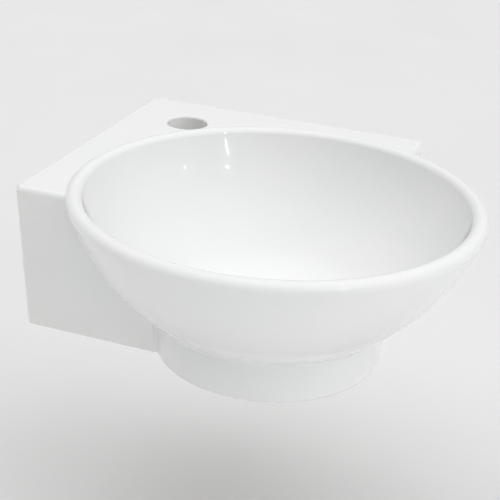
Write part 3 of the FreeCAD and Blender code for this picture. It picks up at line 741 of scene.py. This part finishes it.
def plug_dome():
    """The shut plug's cap: a shallow dome, whose height falls with the square of
    the radius, rounded into a thin edge, and the neck below it."""
    cap_r, rise, edge_t = 0.031, 0.0032, 0.0018
    neck_r, neck_len = 0.012, 0.0045
    under = FLANGE_TOP + 0.0004
    edge_top = under + edge_t
    neck_low = under - neck_len
    r = np.linspace(0.0, cap_r - 0.0010, 26)
    dome = np.stack([r, edge_top + rise * (1.0 - (r / cap_r) ** 2)], axis=1)
    edge = rounded(dome[-2], (cap_r, edge_top), (cap_r, under), 0.0008, 8)
    low = outline([(cap_r, under, 0.0003), (neck_r, under, 0.0), (neck_r, neck_low, 0.0006),
                   (0.0, neck_low, 0.0)], 5)
    return from_grid(carried_round(np.concatenate([dome, edge, low]), round_angles(128)), False)


def hanger_stud():
    """A stud along the left wall's bolt axis, in millimetres: the radius is a
    helix ridge over a core, coarse and sharp on the wall side with a tapered
    point, fine and flat on the nut side, plain between."""
    point_x, shoulder_x, end_x = -60.0, 3.0, 39.0
    wood_pitch, machine_pitch = 4.2, 1.5
    wood_r, wood_most, core_share, plain_r = 4.8, 4.79, 0.74, 4.4
    tip_r, machine_r, machine_deep = 0.6, 4.98, 0.86
    angle = round_angles(56)
    x = np.concatenate([np.linspace(point_x, -4.0, 240), np.linspace(-3.7, shoulder_x, 12),
                        np.linspace(3.2, 38.99, 330)])[:, None]
    coarse = ridge(x / wood_pitch - angle / TAU, 0.05, 0.20)
    fine = ridge(x / machine_pitch - angle / TAU, 0.12, 0.38)
    grip = ramp(-x, 5.0, 9.0)
    crest = tip_r + (wood_r - tip_r) * ramp(x, point_x, -53.0)
    wood = crest * core_share + (1.0 - core_share) * crest * coarse * grip
    run_out = (1.0 - grip) * (plain_r - core_share * crest) * (x > -20.0)
    wood = np.where(grip > 0.0, wood + run_out, plain_r)
    run_in = ramp(x, 4.0, 6.5) * ramp(end_x - x, 0.0, 1.0)
    machine = machine_r - machine_deep * (1.0 - fine * run_in) * ramp(x, shoulder_x, 5.0)
    radius = np.where(x < 0.0, np.minimum(wood, wood_most),
                      np.where(x < shoulder_x, plain_r, machine))
    x = np.broadcast_to(x, radius.shape)
    grid = np.stack([x, radius * np.cos(angle), radius * np.sin(angle)], axis=-1) * MM
    return from_grid(capped(grid + np.array([0.0, -BOLT_AT, BOLT_Z])), False)


china_body()

tube_points, tube_tris = waste_tube()
piece("waste_tube", tube_points, tube_tris, "basin", CHROME, "waste_body")
arm_points, arm_tris = cross_arms()
piece("waste_cross_arms", arm_points, arm_tris, "basin", CHROME, "waste_body")
dome_points, dome_tris = plug_dome()
piece("plug_dome", dome_points, dome_tris, "plug", CHROME, "plug_cap")

stud_points, stud_tris = hanger_stud()
piece("left_stud", stud_points, stud_tris, "basin", ZINC, "hanger_bolts")
rear_points = np.stack([-stud_points[:, 1], -stud_points[:, 0], stud_points[:, 2]], axis=1)
piece("rear_stud", rear_points, stud_tris, "basin", ZINC, "hanger_bolts")


# --- floor, lights and camera --------------------------------------------------

def floor():
    """A level sheet well below the basin, seen from above only, so that the
    basin can be looked at from underneath. It is pale where it is seen, and
    paler where it only throws light back."""
    half, level = 12.0, -0.34           # half its side, and its height
    corners = [[-half, -half, level], [half, -half, level], [half, half, level],
               [-half, half, level]]
    material, tree, shader, where = new_material("floor_paint")
    pale = mixed(tree, patches(tree, where, 3.0, 0.3, 0.7), grey(0.76), grey(0.78))
    tone = mixed(tree, seen_directly(tree), grey(0.92), pale)
    tree.links.new(tone, shader.inputs["Base Color"])
    shader.inputs["Roughness"].default_value = 0.9
    under = tree.nodes.new("ShaderNodeNewGeometry").outputs["Backfacing"]
    clear = tree.nodes.new("ShaderNodeBsdfTransparent")
    both = add(tree, "ShaderNodeMixShader", {"Fac": under})
    tree.links.new(shader.outputs["BSDF"], both.inputs[1])
    tree.links.new(clear.outputs["BSDF"], both.inputs[2])
    out = next(n for n in tree.nodes if n.bl_idname == "ShaderNodeOutputMaterial")
    tree.links.new(both.outputs["Shader"], out.inputs["Surface"])
    mesh = bpy.data.meshes.new("floor")
    mesh.from_pydata(corners, [], [[0, 1, 2, 3]])
    mesh.materials.append(material)
    obj = bpy.data.objects.new("floor", mesh)
    bpy.context.scene.collection.objects.link(obj)


def area_light(name, at, aim, width, height, watts):
    """A flat lamp that faces the point it aims at and isn't seen itself."""
    lamp = bpy.data.lights.new(name, "AREA")
    lamp.shape = "RECTANGLE"
    lamp.size, lamp.size_y = width, height
    lamp.energy = watts
    obj = bpy.data.objects.new(name, lamp)
    bpy.context.scene.collection.objects.link(obj)
    obj.location = at
    obj.rotation_euler = (Vector(aim) - Vector(at)).to_track_quat("-Z", "Y").to_euler()
    obj.visible_camera = False


FILL_FROM = (0.853, -0.492, 0.174)      # towards the soft fill, on the right in front
ACROSS = (0.985, 0.174, 0.0)            # from the left soft light to the right one


def world_light(backdrop, overhead, sides, front):
    """A soft room: light from overhead, from high up on both sides and from low
    on the right. The camera and reflections see an even pale backdrop instead."""
    world = bpy.data.worlds.new("room")
    bpy.context.scene.world = world
    world.use_nodes = True
    tree = world.node_tree
    way = tree.nodes.new("ShaderNodeTexCoord").outputs["Generated"]
    height = add(tree, "ShaderNodeSeparateXYZ", {"Vector": way}).outputs["Z"]

    def along(direction):
        """How far a ray runs in a direction, from -1 to 1."""
        dot = add(tree, "ShaderNodeVectorMath", operation="DOT_PRODUCT")
        tree.links.new(way, dot.inputs[0])
        dot.inputs[1].default_value = direction
        return dot.outputs["Value"]

    def soft(value, low, high, strength):
        """Light that grows smoothly from 0 at low to its strength at high."""
        return add(tree, "ShaderNodeMapRange", {"Value": value, "From Min": low, "From Max": high,
                                                "To Min": 0.0, "To Max": strength},
                   interpolation_type="SMOOTHSTEP").outputs["Result"]

    aside = math_node(tree, "ADD", math_node(tree, "ABSOLUTE", along(ACROSS)), height)
    light = math_node(tree, "ADD", soft(height, 0.55, 1.0, overhead),
                      soft(aside, 1.05, 1.41, sides))
    light = math_node(tree, "ADD", light, soft(along(FILL_FROM), 0.6, 1.0, front))
    seen = seen_directly(tree)
    hidden = math_node(tree, "SUBTRACT", 1.0, seen)
    strength = math_node(tree, "ADD", math_node(tree, "MULTIPLY", light, hidden),
                         math_node(tree, "MULTIPLY", seen, backdrop))
    back = tree.nodes["Background"]
    back.inputs["Color"].default_value = (1.0, 1.0, 1.0, 1.0)
    tree.links.new(strength, back.inputs["Strength"])


def photo_camera():
    """The camera fitted to the photograph: a place, a direction and a small roll."""
    azimuth, elevation, roll = (math.radians(v) for v in (-18.663, 24.471, -3.368))
    focal_pixels, frame_pixels, sensor = 1178.109, 500.0, 36.0
    ahead = Vector((math.sin(azimuth) * math.cos(elevation),
                    math.cos(azimuth) * math.cos(elevation), -math.sin(elevation)))
    level_right = Vector((math.cos(azimuth), -math.sin(azimuth), 0.0))
    level_down = ahead.cross(level_right)
    right = math.cos(roll) * level_right + math.sin(roll) * level_down
    down = -math.sin(roll) * level_right + math.cos(roll) * level_down
    lens = bpy.data.cameras.new("photo_camera")
    lens.sensor_width = sensor
    lens.lens = sensor * focal_pixels / frame_pixels
    lens.clip_start, lens.clip_end = 0.01, 50.0
    obj = bpy.data.objects.new("photo_camera", lens)
    bpy.context.scene.collection.objects.link(obj)
    place = Matrix((right, -down, -ahead)).transposed().to_4x4()
    place.translation = Vector((0.43666, -0.98490, 0.334215))
    obj.matrix_world = place
    bpy.context.scene.camera = obj


floor()
world_light(backdrop=0.76, overhead=1.65, sides=0.95, front=1.0)
HIGHLIGHTS = (0.10, -0.07, -0.01)       # where the bowl's back wall mirrors the lamps
area_light("front_strip", (1.92, -1.43, 1.0), HIGHLIGHTS, 0.05, 0.36, 0.6)
area_light("front_spot", (1.815, -1.23, 1.385), HIGHLIGHTS, 0.06, 0.06, 0.25)
area_light("side_spot", (2.303, -0.27, 1.1), HIGHLIGHTS, 0.05, 0.05, 0.12)
photo_camera()
bpy.context.scene.view_settings.view_transform = "Standard"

* Set task: Using the material above, quote the first line and each line after it, stopping at and including the line that holds "low]), round_angles(128)), False)".

* Exercise answer:
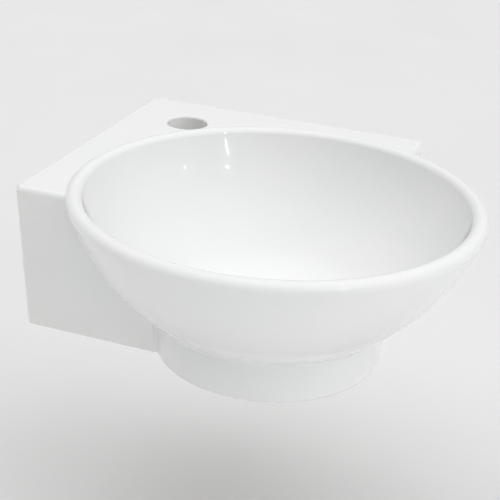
Write part 3 of the FreeCAD and Blender code for this picture. It picks up at line 741 of scene.py. This part finishes it.
def plug_dome():
    """The shut plug's cap: a shallow dome, whose height falls with the square of
    the radius, rounded into a thin edge, and the neck below it."""
    cap_r, rise, edge_t = 0.031, 0.0032, 0.0018
    neck_r, neck_len = 0.012, 0.0045
    under = FLANGE_TOP + 0.0004
    edge_top = under + edge_t
    neck_low = under - neck_len
    r = np.linspace(0.0, cap_r - 0.0010, 26)
    dome = np.stack([r, edge_top + rise * (1.0 - (r / cap_r) ** 2)], axis=1)
    edge = rounded(dome[-2], (cap_r, edge_top), (cap_r, under), 0.0008, 8)
    low = outline([(cap_r, under, 0.0003), (neck_r, under, 0.0), (neck_r, neck_low, 0.0006),
                   (0.0, neck_low, 0.0)], 5)
    return from_grid(carried_round(np.concatenate([dome, edge, low]), round_angles(128)), False)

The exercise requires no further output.